Here is the policeman who sat me on his lap and asked me to tell him what my daddy did to my mommy.
Here is another police officer who dragged me into an empty apartment and raped me.
Here is the man who raised a shotgun and murdered a doctor walking in the hospital hallway in front of me.
Here is twisted wreckage of my body lying on asphalt rubble.
Here is the tautness of my mother’s face just before death.
Here is the blood on the bathroom floor and in the crimson pool, the fetal tissue of my son’s lifeless twin.
Here is the slash on my stoned neighbor’s head as he grabbed my shaking hands and implored me to plunge a needle into his cracked skull so he could avoid the emergency room.
Here is my mother lying on the kitchen floor in a pile of savagely smashed dishes.
Here are the echoes of the taunts and jeers of children who only understand that I wobble when I walk; that if they holler louder, I stumble more.
Here is my father’s dark face glaring at me as he bends over the kitchen counter waiting for the coffee to perk.
Here are the French doors with shards of glass and splinters of wood where its fragile surface yielded to my mother’s body when my father hurled her across the dining room.
Here are the remnants of the anniversary cake which my sister baked, with its blue icing smeared across the table in one enraged sweep of my father’s arm.
Here are six children huddled under beds waiting for the moment to spring out and shout Happy Anniversary! but staring instead at the stillness of their mother’s body surrounding by glass and fragments of ruined doors.
Here is a sixty-one year old afraid of heights knowing but unable to explain why. She cannot tell you about walking out on the Eads Bridge in St. Louis during the floods and watching the rage of the Mississippi. She cannot capture the temptation she felt, the urge to let go and slip into the water.
Recently, someone told me that I should get therapy.
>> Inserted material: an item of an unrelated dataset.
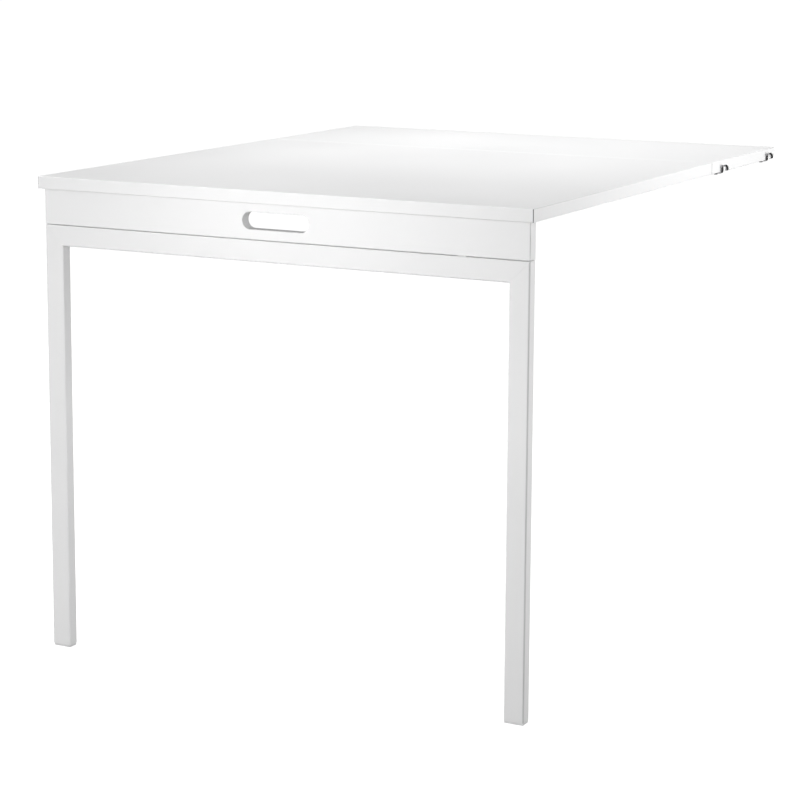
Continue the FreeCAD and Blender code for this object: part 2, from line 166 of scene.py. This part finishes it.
def spread(tree, value, low, high):
    """Returns a noise value mapped to a range."""
    made = node(tree, "MapRange")
    made.inputs["From Min"].default_value = NOISE_LOW
    made.inputs["From Max"].default_value = NOISE_HIGH
    made.inputs["To Min"].default_value = low
    made.inputs["To Max"].default_value = high
    tree.links.new(value, made.inputs["Value"])
    return made.outputs["Result"]


def tint(tree, value, dark, light):
    """Returns a colour between two, driven by a noise value."""
    ramp = node(tree, "ValToRGB")
    first, last = ramp.color_ramp.elements
    first.position = NOISE_LOW
    last.position = NOISE_HIGH
    first.color = (*dark, 1)
    last.color = (*light, 1)
    tree.links.new(value, ramp.inputs["Fac"])
    return ramp.outputs["Color"]


def bump(tree, shader, layers):
    """Chains bump layers of (height, strength, distance in metres) into the shader's normal."""
    last = None
    for height, strength, distance in layers:
        made = node(tree, "Bump", Strength=strength, Distance=distance)
        tree.links.new(height, made.inputs["Height"])
        if last:
            tree.links.new(last, made.inputs["Normal"])
        last = made.outputs["Normal"]
    tree.links.new(last, shader.inputs["Normal"])


def with_painted_corner_shade(tree, colour):
    """Returns the colour turned grey where a mesh carries marked edges: painted shade on its
    corners.
    """
    marked = node(tree, "Attribute", attribute_name="painted_corner_shade")
    mixed = tree.nodes.new("ShaderNodeMixRGB")
    mixed.inputs["Color2"].default_value = CORNER_SHADE_GREY
    tree.links.new(marked.outputs["Fac"], mixed.inputs["Fac"])
    tree.links.new(colour, mixed.inputs["Color1"])
    return mixed.outputs["Color"]


def white_lacquer():
    """Sprayed satin lacquer on board: faint orange peel, a slow drift of gloss, hardly any tint."""
    made, tree, shader, place = start("white_lacquer")
    drift = noise(tree, place, 3.0)
    peel = noise(tree, place, 420.0, 3.0)
    dust = noise(tree, place, 1500.0, 1.0)
    colour = tint(tree, drift, (0.865, 0.866, 0.868), (0.885, 0.885, 0.885))
    # painted shade: marked corners turn grey; on the boards' outer ends this is partly the dark
    # joint of the edge bands
    tree.links.new(with_painted_corner_shade(tree, colour), shader.inputs["Base Color"])
    tree.links.new(spread(tree, drift, 0.30, 0.36), shader.inputs["Roughness"])
    bump(tree, shader, [(peel, 0.25, 0.00006), (dust, 0.10, 0.00002)])
    shader.inputs["Specular IOR Level"].default_value = 0.5
    return made


def white_powder_coat():
    """Powder coat on steel: a tighter, rougher peel than the lacquer's."""
    made, tree, shader, place = start("white_powder_coat")
    drift = noise(tree, place, 6.0)
    peel = noise(tree, place, 700.0, 4.0, 0.6)
    grit = noise(tree, place, 2600.0, 1.0)
    colour = tint(tree, drift, (0.850, 0.851, 0.853), (0.872, 0.872, 0.872))
    # painted shade: the legs' marked front corners turn grey
    tree.links.new(with_painted_corner_shade(tree, colour), shader.inputs["Base Color"])
    tree.links.new(spread(tree, peel, 0.34, 0.44), shader.inputs["Roughness"])
    bump(tree, shader, [(peel, 0.35, 0.00007), (grit, 0.15, 0.00002)])
    shader.inputs["Specular IOR Level"].default_value = 0.5
    return made


def plated_steel(name, dark, light, gloss, grain, stretch):
    """Plated or polished steel with a directional grain; gloss is its roughness range."""
    made, tree, shader, place = start(name)
    lines = noise(tree, place, grain, 3.0, 0.6, stretch)
    cloud = noise(tree, place, 90.0)
    tree.links.new(tint(tree, cloud, dark, light), shader.inputs["Base Color"])
    tree.links.new(spread(tree, lines, *gloss), shader.inputs["Roughness"])
    bump(tree, shader, [(lines, 0.20, 0.00002)])
    shader.inputs["Metallic"].default_value = 1.0
    return made


def moulded_plastic():
    """White moulded plastic with a fine spark-eroded grain."""
    made, tree, shader, place = start("moulded_plastic")
    cloud = noise(tree, place, 40.0)
    grain = noise(tree, place, 2200.0, 2.0, 0.7)
    colour = tint(tree, cloud, (0.80, 0.80, 0.80), (0.84, 0.84, 0.84))
    tree.links.new(colour, shader.inputs["Base Color"])
    tree.links.new(spread(tree, grain, 0.42, 0.56), shader.inputs["Roughness"])
    bump(tree, shader, [(grain, 0.40, 0.00004)])
    return made


def raw_beech():
    """Turned beech for the dowels, with long pores."""
    made, tree, shader, place = start("raw_beech")
    pores = noise(tree, place, 700.0, 3.0, 0.6, (1, 1, 0.08))
    colour = tint(tree, pores, (0.50, 0.33, 0.19), (0.72, 0.54, 0.36))
    tree.links.new(colour, shader.inputs["Base Color"])
    tree.links.new(spread(tree, pores, 0.55, 0.75), shader.inputs["Roughness"])
    bump(tree, shader, [(pores, 0.5, 0.0001)])
    return made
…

The same person has expressed this belief countless times. A decade ago, he might have made a good case. Three years ago, I tried. One therapist after another, all clueless about the real world where my demons dwell. Healing seemed too elusive; and not for the likes of me. Not for me, the happy life.
But then I remembered the Rule of Oz.
Remember that rule?
You’ve always had the power to take yourself home. Just click your heels together three times and say, There’s no place like home, there’s no place like home, there’s no place like home.
Everybody has ugly stories to tell. From the fierceness of the glimmers which flicker from the gapes in my armor, mine might seem starker than yours. But none of them control me anymore. I used to sit on my porch and rock to soothe myself. Now I rock for the sheer joy of the easy motion. A squirrel sneaks on my porch and I laugh with delight, for I know he’s the imp who stole my beautiful jade plant. I can’t be angry with him. He’s just trying to survive like all the rest of us.
HARLEM LYRIC THEATRE & OPERA CO., ‘GOING HOME’ DVORAK’S LARGO
Powerful stories of pain. As you say, everyone’s got them and learning to give them their proper place, in the past, is also powerful.
I like to think in my own journey that these toxic stories remain, waiting for the proper time to share their lessons with my present and release the damage from cell and soul. I’ve learned some story midwifery along the way. Isn’t that what it means to be human?
“People who wade into discomfort and vulnerability and tell the truth about their stories are the real badasses.”